• Task requirements:
Take the data that follows and retype it word for word.

---------- Provided records ----------

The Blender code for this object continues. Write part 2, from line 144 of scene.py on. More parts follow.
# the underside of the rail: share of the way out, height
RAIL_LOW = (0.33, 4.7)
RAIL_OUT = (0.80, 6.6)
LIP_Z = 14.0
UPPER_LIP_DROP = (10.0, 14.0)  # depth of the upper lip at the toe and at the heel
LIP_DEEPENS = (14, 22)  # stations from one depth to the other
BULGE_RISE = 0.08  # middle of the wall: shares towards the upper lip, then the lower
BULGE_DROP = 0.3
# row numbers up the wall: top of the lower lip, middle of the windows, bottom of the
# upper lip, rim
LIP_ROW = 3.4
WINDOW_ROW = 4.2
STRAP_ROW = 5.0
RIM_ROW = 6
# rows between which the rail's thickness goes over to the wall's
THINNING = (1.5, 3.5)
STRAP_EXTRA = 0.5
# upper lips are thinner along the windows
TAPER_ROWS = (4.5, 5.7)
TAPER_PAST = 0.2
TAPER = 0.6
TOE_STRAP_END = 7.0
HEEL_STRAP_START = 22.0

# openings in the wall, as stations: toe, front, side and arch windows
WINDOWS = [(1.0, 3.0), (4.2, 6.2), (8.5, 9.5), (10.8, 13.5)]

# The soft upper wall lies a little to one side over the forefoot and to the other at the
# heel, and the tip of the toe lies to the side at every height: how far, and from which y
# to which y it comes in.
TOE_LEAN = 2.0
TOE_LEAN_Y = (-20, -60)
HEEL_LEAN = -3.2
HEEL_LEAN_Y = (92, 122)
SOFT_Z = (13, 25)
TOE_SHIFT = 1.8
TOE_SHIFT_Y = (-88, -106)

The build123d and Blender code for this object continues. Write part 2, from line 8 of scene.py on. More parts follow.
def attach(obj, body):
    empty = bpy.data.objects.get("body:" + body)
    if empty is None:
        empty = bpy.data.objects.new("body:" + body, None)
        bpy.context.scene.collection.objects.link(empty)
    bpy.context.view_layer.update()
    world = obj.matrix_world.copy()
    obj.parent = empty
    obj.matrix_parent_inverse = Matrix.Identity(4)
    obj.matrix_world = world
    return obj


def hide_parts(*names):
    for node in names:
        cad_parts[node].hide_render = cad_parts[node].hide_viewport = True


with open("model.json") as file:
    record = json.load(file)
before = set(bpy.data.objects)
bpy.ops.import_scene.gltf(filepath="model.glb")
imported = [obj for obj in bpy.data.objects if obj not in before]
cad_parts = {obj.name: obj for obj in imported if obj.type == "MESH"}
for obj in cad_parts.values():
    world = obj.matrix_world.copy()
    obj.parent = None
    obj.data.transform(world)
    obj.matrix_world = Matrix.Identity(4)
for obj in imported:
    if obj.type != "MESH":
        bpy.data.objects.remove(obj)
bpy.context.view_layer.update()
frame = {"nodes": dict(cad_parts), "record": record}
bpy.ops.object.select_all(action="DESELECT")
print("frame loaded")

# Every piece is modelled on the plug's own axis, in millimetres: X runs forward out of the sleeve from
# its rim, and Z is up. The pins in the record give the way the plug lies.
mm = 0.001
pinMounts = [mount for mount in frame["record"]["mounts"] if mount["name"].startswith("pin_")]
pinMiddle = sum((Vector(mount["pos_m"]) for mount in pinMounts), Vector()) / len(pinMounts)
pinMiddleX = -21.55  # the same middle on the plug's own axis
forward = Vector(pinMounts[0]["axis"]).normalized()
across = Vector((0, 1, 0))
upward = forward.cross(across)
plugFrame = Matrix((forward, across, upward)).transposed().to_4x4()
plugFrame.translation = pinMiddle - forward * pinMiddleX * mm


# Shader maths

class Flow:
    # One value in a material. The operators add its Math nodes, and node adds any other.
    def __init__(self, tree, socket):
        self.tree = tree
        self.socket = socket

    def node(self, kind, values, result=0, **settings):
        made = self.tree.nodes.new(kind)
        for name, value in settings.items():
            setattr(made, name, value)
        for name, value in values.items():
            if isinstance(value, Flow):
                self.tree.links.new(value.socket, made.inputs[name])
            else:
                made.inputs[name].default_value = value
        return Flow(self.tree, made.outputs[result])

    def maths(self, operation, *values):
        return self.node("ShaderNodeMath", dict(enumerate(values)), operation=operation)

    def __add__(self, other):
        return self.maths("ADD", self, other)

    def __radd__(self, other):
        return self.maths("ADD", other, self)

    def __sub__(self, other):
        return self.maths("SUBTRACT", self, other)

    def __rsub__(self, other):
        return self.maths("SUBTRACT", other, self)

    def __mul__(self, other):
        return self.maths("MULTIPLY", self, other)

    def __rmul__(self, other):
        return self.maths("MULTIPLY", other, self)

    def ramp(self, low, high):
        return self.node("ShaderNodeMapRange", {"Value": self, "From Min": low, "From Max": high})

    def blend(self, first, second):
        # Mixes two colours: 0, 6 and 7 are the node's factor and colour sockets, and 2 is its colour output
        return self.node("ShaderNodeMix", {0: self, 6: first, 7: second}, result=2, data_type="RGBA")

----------

• Answer in full:
The Blender code for this object continues. Write part 2, from line 144 of scene.py on. More parts follow.
# the underside of the rail: share of the way out, height
RAIL_LOW = (0.33, 4.7)
RAIL_OUT = (0.80, 6.6)
LIP_Z = 14.0
UPPER_LIP_DROP = (10.0, 14.0)  # depth of the upper lip at the toe and at the heel
LIP_DEEPENS = (14, 22)  # stations from one depth to the other
BULGE_RISE = 0.08  # middle of the wall: shares towards the upper lip, then the lower
BULGE_DROP = 0.3
# row numbers up the wall: top of the lower lip, middle of the windows, bottom of the
# upper lip, rim
LIP_ROW = 3.4
WINDOW_ROW = 4.2
STRAP_ROW = 5.0
RIM_ROW = 6
# rows between which the rail's thickness goes over to the wall's
THINNING = (1.5, 3.5)
STRAP_EXTRA = 0.5
# upper lips are thinner along the windows
TAPER_ROWS = (4.5, 5.7)
TAPER_PAST = 0.2
TAPER = 0.6
TOE_STRAP_END = 7.0
HEEL_STRAP_START = 22.0

# openings in the wall, as stations: toe, front, side and arch windows
WINDOWS = [(1.0, 3.0), (4.2, 6.2), (8.5, 9.5), (10.8, 13.5)]

# The soft upper wall lies a little to one side over the forefoot and to the other at the
# heel, and the tip of the toe lies to the side at every height: how far, and from which y
# to which y it comes in.
TOE_LEAN = 2.0
TOE_LEAN_Y = (-20, -60)
HEEL_LEAN = -3.2
HEEL_LEAN_Y = (92, 122)
SOFT_Z = (13, 25)
TOE_SHIFT = 1.8
TOE_SHIFT_Y = (-88, -106)

The build123d and Blender code for this object continues. Write part 2, from line 8 of scene.py on. More parts follow.
def attach(obj, body):
    empty = bpy.data.objects.get("body:" + body)
    if empty is None:
        empty = bpy.data.objects.new("body:" + body, None)
        bpy.context.scene.collection.objects.link(empty)
    bpy.context.view_layer.update()
    world = obj.matrix_world.copy()
    obj.parent = empty
    obj.matrix_parent_inverse = Matrix.Identity(4)
    obj.matrix_world = world
    return obj


def hide_parts(*names):
    for node in names:
        cad_parts[node].hide_render = cad_parts[node].hide_viewport = True


with open("model.json") as file:
    record = json.load(file)
before = set(bpy.data.objects)
bpy.ops.import_scene.gltf(filepath="model.glb")
imported = [obj for obj in bpy.data.objects if obj not in before]
cad_parts = {obj.name: obj for obj in imported if obj.type == "MESH"}
for obj in cad_parts.values():
    world = obj.matrix_world.copy()
    obj.parent = None
    obj.data.transform(world)
    obj.matrix_world = Matrix.Identity(4)
for obj in imported:
    if obj.type != "MESH":
        bpy.data.objects.remove(obj)
bpy.context.view_layer.update()
frame = {"nodes": dict(cad_parts), "record": record}
bpy.ops.object.select_all(action="DESELECT")
print("frame loaded")

# Every piece is modelled on the plug's own axis, in millimetres: X runs forward out of the sleeve from
# its rim, and Z is up. The pins in the record give the way the plug lies.
mm = 0.001
pinMounts = [mount for mount in frame["record"]["mounts"] if mount["name"].startswith("pin_")]
pinMiddle = sum((Vector(mount["pos_m"]) for mount in pinMounts), Vector()) / len(pinMounts)
pinMiddleX = -21.55  # the same middle on the plug's own axis
forward = Vector(pinMounts[0]["axis"]).normalized()
across = Vector((0, 1, 0))
upward = forward.cross(across)
plugFrame = Matrix((forward, across, upward)).transposed().to_4x4()
plugFrame.translation = pinMiddle - forward * pinMiddleX * mm


# Shader maths

class Flow:
    # One value in a material. The operators add its Math nodes, and node adds any other.
    def __init__(self, tree, socket):
        self.tree = tree
        self.socket = socket

    def node(self, kind, values, result=0, **settings):
        made = self.tree.nodes.new(kind)
        for name, value in settings.items():
            setattr(made, name, value)
        for name, value in values.items():
            if isinstance(value, Flow):
                self.tree.links.new(value.socket, made.inputs[name])
            else:
                made.inputs[name].default_value = value
        return Flow(self.tree, made.outputs[result])

    def maths(self, operation, *values):
        return self.node("ShaderNodeMath", dict(enumerate(values)), operation=operation)

    def __add__(self, other):
        return self.maths("ADD", self, other)

    def __radd__(self, other):
        return self.maths("ADD", other, self)

    def __sub__(self, other):
        return self.maths("SUBTRACT", self, other)

    def __rsub__(self, other):
        return self.maths("SUBTRACT", other, self)

    def __mul__(self, other):
        return self.maths("MULTIPLY", self, other)

    def __rmul__(self, other):
        return self.maths("MULTIPLY", other, self)

    def ramp(self, low, high):
        return self.node("ShaderNodeMapRange", {"Value": self, "From Min": low, "From Max": high})

    def blend(self, first, second):
        # Mixes two colours: 0, 6 and 7 are the node's factor and colour sockets, and 2 is its colour output
        return self.node("ShaderNodeMix", {0: self, 6: first, 7: second}, result=2, data_type="RGBA")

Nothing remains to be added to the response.